On dit pourtant que chaque adaptation de Dracula dit quelque chose de son époque…
Je ne crois pas que je souscrive à ça. Je n’ai jamais vu d’interprétation critique de quoique ce soit qui ne finit pas en autoportrait du critique. Les gens voient dans les œuvres ce qu’ils y apportent. Dracula est simplement une histoire de vampires. Je ne sais pas s’il parle de notre époque. En ce qui le concerne, le terme « intemporel » s’applique. Quand nous contemplons Dracula, nous le contemplons comme un cochon qui contemple un fermier. Le fermier ne pense pas qu’il déteste le cochon, mais le cochon pense que si. C’est précisément cela que je trouve intéressant.
Dans une interview, Mark Gattis a déclaré que votre version de Dracula est « à la fois fidèle et infidèle »…
Mark est clairement fou ! Que signifie cette phrase ? (rires) Comme pour Sherlock, nous avons à la fois pris des éléments ignorés de la plupart des films et modifié complètement certains éléments. Dracula est devenu un mythe. C’est difficile de déterminer quel est le texte original. Le roman de Bram Stoker, qui n’a pas été un succès immédiat ? La pièce de théâtre, qui a été un immense succès ? Le film Nosferatu, qui n’est pas une adaptation officielle ? A quoi faut-il être fidèle ? Tout le monde ignore le fait que Dracula est moustachu et pourtant, c’est écrit dans le livre !
Vous jouez à faire des clins d’œil aux précédentes versions…
On a relu le roman et on a tout regardé. Chaque adaptation a ajouté quelque chose à la mythologie. De nombreux scénaristes se sont inspirés des versions précédentes. Nosferatu de Friedrich Wilhelm Murnau a introduit l’idée que Dracula pouvait être tué par la lumière du soleil. Ce n’est absolument pas le cas dans le livre. Le film de Tod Browning avec Bela Lugosi s’inspire de la pièce et de l’idée d’un Dracula suave et charmant. Au final, toutes les versions se nourrissent les unes, les autres même si elles se contredisent parfois. C’est pourquoi personne ne se lassera jamais de raconter cette histoire.
Votre Dracula est « le héros de sa propre histoire », pouvez-vous développer ?
Même dans le roman de Bram Stoker, Dracula n’est pas le héros, le personnage principal. Il se tient dans l’ombre.

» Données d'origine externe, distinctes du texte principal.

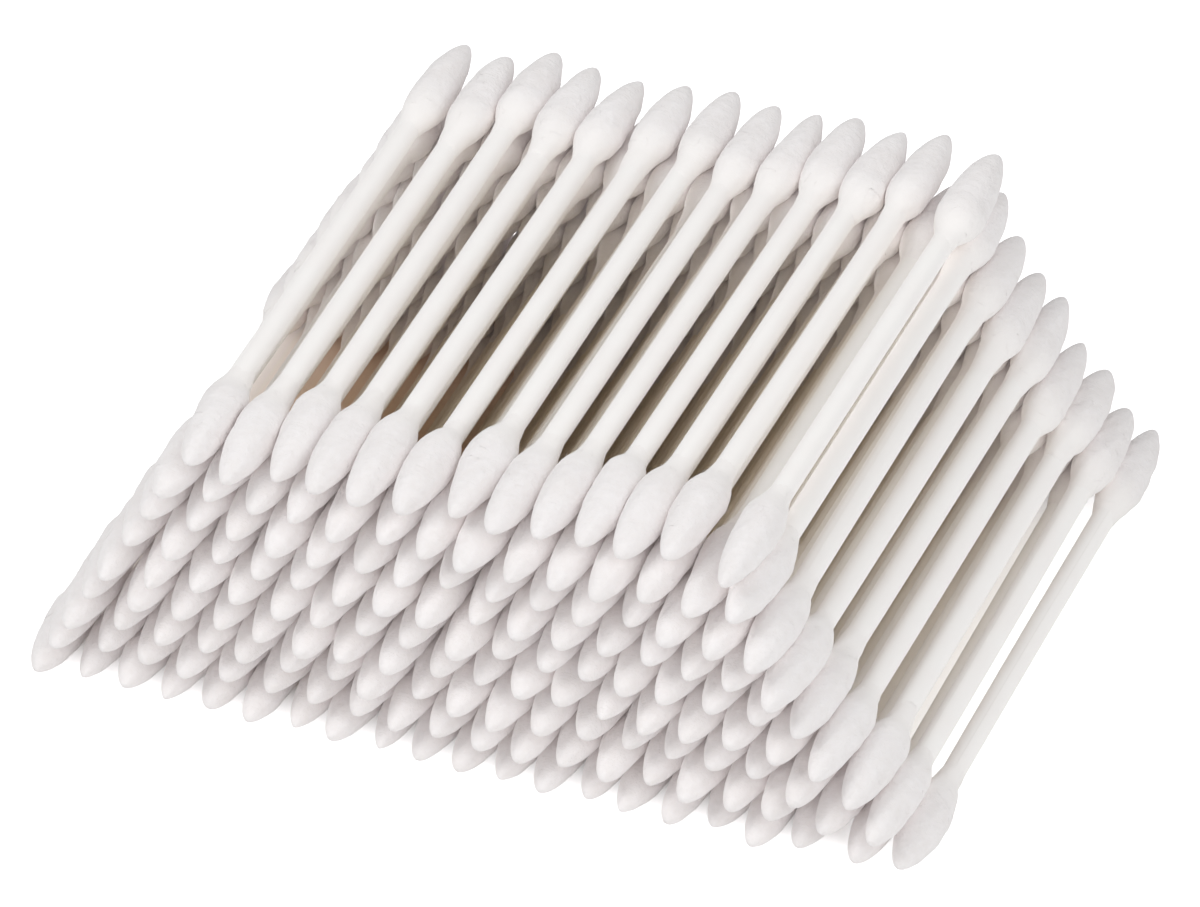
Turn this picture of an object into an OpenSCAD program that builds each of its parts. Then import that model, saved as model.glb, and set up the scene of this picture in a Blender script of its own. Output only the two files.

Nous avions envie de le mettre au cœur de l’histoire, et pas en marge. Mais l’idée n’était pas d’en faire quelqu’un de sympa, parce qu’il ne l’est pas. Il est terrible. C’était un challenge terriblement difficile.
Qu’est-ce qui motive votre Dracula ?
Dire ce qui le motive m’obligerait à trop en dévoiler. Mais à un niveau basique, il veut juste rester en vie. Il y a une brillante réplique d’Hannibal Lecter dans Le silence des agneaux où il dit : « Nothing happened to me. I happened. » (« Il ne m’est rien arrivé. J’ai agi. ») Cela s’applique à Dracula.

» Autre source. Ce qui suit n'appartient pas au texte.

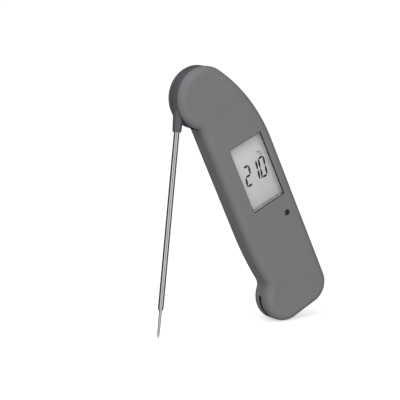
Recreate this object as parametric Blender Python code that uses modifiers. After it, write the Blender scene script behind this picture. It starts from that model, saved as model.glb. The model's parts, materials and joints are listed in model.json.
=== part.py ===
"""Pocket thermometer with a folding needle probe, standing on its heel and its probe.

Metres, +Z up. The origin is on the floor, under the middle of the whole object, and the display
faces -Y. The body and the probe share one pivot, whose axis runs along Y: the body leans one way
from it and the probe stands the other way, so the two make an A-shaped stand.

Every body piece is modelled in the body frame: X across the body, Y through its thickness with
the display at -Y, Z along it with the round head at the top and the pivot at the origin. Every
probe piece is modelled in the probe frame: the same axes, with the probe along -Z.
"""
from math import acos, atan2, cos, hypot, pi, radians, sin, sqrt, tau

import bmesh
import bpy
from mathutils import Matrix, Vector

MM = 0.001

# ---------------------------------------------------------------- stance
BODY_LEAN = radians(25.0)

# ---------------------------------------------------------------- body outline, seen from the front
HEAD_RADIUS = 16.8 * MM
RIGHT_EDGE_X = 28.3 * MM
RIGHT_BOW_RADIUS = 87.5 * MM
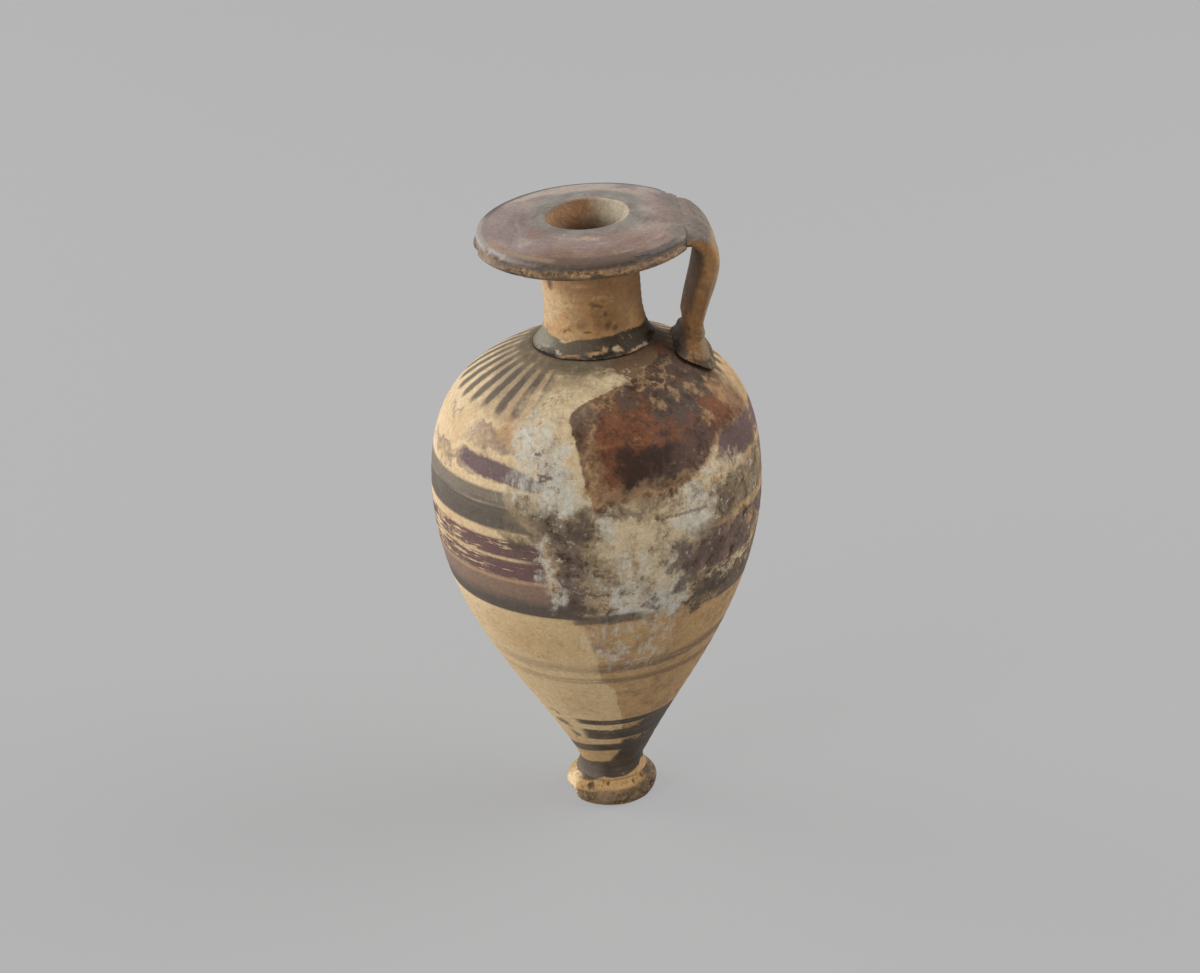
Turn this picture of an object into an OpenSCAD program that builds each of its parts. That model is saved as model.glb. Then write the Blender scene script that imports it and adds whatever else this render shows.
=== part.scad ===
// Small thrown oil flask (aryballos): pear-shaped body on a turned foot, narrow
// neck, broad flat mouth plate, and one strap handle from the plate to the shoulder.
// Millimetres. Origin at the middle of the foot's underside, Z up, handle on +X.

/* [Body] */
// Largest radius of the belly
belly_r = 33.8; // [30:0.1:36]
// Height from the top of the stem to the widest part of the belly
lower_h = 63.7; // [55:0.1:72]
// Height from the widest part of the belly to the seat of the neck
upper_h = 30.5; // [27:0.1:34]
// Thickness of the belly wall
wall = 3.6; // [2.5:0.1:5]
// Radius of the stem where the body springs from it
stem_r = 6.9; // [6:0.1:8.5]
// Height of the stem above the foot
stem_h = 3.7; // [3:0.1:6]
// Thickness of clay left under the hollow of the body
floor_h = 7.0; // [5:0.1:12]

/* [Foot] */
// Height of the foot disc
foot_h = 5.4; // [4:0.1:8]
// Largest radius of the foot disc
foot_r = 9.5; // [8.5:0.1:12]
// Radius of the ring that the flask stands on
base_r = 8.7; // [8:0.1:9.4]
// Radius of the hollow turned under the foot
recess_r = 5.8; // [4:0.1:7]
// Depth of the hollow turned under the foot
recess_d = 1.2; // [0.5:0.1:2.5]

/* [Neck] */
// Height of the neck tube
neck_h = 17.3; // [12:0.1:24]
// Outer radius of the neck at its slimmest
neck_r = 9.8; // [8.5:0.1:12]
// Outer radius of the neck's flared root
neck_root_r = 12.3; // [11:0.1:14]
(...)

Comment avez-vous trouvé Claes Bang pour camper votre Dracula ?
Tout le crédit va à Kate Rhodes James, notre directrice de casting, qui l’a déniché. On voulait quelqu’un d’environ 40-50 ans, parce que Dracula doit être un homme mûr, charismatique et beau, qui ne ressemble pas à un Britannique et dont personne n’avait vraiment entendu parler. Généralement, les gens beaux, charismatiques et bons acteurs de cet âge sont célèbres. Kate Rhodes Jame nous a envoyé une liste avec le nom de Claes Bang et un lien avec un extrait de The Square. Je ne l’avais jamais vu avant. Il était un brillant acteur, sexy et parlait un anglais presque parfait, ce qui est idéal pour Dracula. Avec Mark, on a su tout de suite qu’on ne trouverait pas mieux que lui.
Vous avez beaucoup développé le personnage de Sœur Agatha….
Dans le roman, Sœur Agatha est juste une nonne qui donne des nouvelles de Jonathan à Mina. Nous voulions rendre les scènes où Jonathan reste dans le couvent intéressantes, d’où l’idée d’en faire une nonne un peu hors normes. Et puis, comme cela fonctionnait. On s’est demandé qui pourrait être l’antagoniste idéal de Dracula. Evidemment, une femme qui porte un crucifix !
Il y a aussi une sorte de tension sexuelle entre eux, non ?
Je m’inquiète vraiment pour vos rencontres amoureuses ! (rires) Même si elle trouve cet homme abominable, elle est fascinée parce qu’elle n’a jamais rencontré quelqu’un d’aussi intelligent qu’elle. Elle passe ses journées à parler avec des nonnes ennuyeuses. Et Dracula ressent la même chose. Tout le monde l’ennuie. Et il fait la rencontre de la plus intéressante nonne de l’histoire de l’humanité. A quoi bon être bon à quelque chose si vous ne pouvez pas y jouer avec quelqu’un d’aussi bon que vous ?
Pouvez-vous parler de l’univers visuel de Dracula et de ce château incroyable ?
Autant nous avons pris des libertés sur le plan narratif, comme avec ce flirt entre une nonne et Dracula, autant nous voulions donner au spectateur tout ce qu’il attend de Dracula. Comme pour Sherlock, qui malgré sa modernité, portait la redingote, il y a certaines choses qu’on se doit d’avoir pour avoir un Dracula : le château adossé à la pleine lune, l’homme drapé dans la cape, la chauve-souris qui vole autour. On a tourné les scènes d’extérieur au château d’Orava en Slovaquie, où a été filmé Nosferatu. L’intérieur du château est une merveilleuse et habile construction en plateau.
Pourquoi, comme pour Sherlock, avez-vous choisi ce format de 3 x 90 minutes ?
Cela fait moins de travail ! (rires) J’aime assez le format 90 minutes, parce que cela permet de voyager sur une bonne distance. J’aime les longues scènes et on ne peut pas se permettre cela en 45 minutes. Cela permet d’avoir trois films, qui peuvent chacun avoir leur propre style.